PET bottles are one of the easiest means of grabbing hold of our favorite beverages. However, they are also a huge burden since each year, more than 25 million tons of plastic bottles are being produced. Why is that? That happens because despite PET being one of the most commonly recycled materials in the world and according to some experts, only about 60% of what is produced gets collected, and only about 6% of what is produced is transformed back into new bottles.
A huge aspect of the problem is that some kinds of PET, such as the colored bottles and the black trays that are used for bento boxes and salads, can be very difficult to recycle. This might change soon enough, though. BP recently announced a breakthrough this week that is promising to shake up PET recycling in a significant manner.

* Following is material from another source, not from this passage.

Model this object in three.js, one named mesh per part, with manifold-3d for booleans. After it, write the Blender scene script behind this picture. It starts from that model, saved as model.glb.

The company has said that its team of researchers has managed to create a new process that is being called BP Infinia. BP Infinia can transform all sorts of PET back into material that is ‘interchangeable with those made from traditional hydrocarbon sources.’ The very first BP Infinia recycling plant is undergoing construction in the Naperville, Illinois offices. If everything proceeds according to the plan, it will become operational sometime next year.
The VP of petrochemicals technology, licensing, and business development Charles Damianides says that ‘BP is committed to fully developing and commercializing this technology.’ The Naperville facility is not just being created so that BP can try out new processes. Rather, it is the first step toward a worldwide rollout. Damianides also said, ‘we firmly believe that this innovation can ultimately contribute to making all types of polyester waste infinitely recyclable.’
We will have to wait and see just how well this innovative idea from BP performs and if it is able to fix the recycling issue of PET.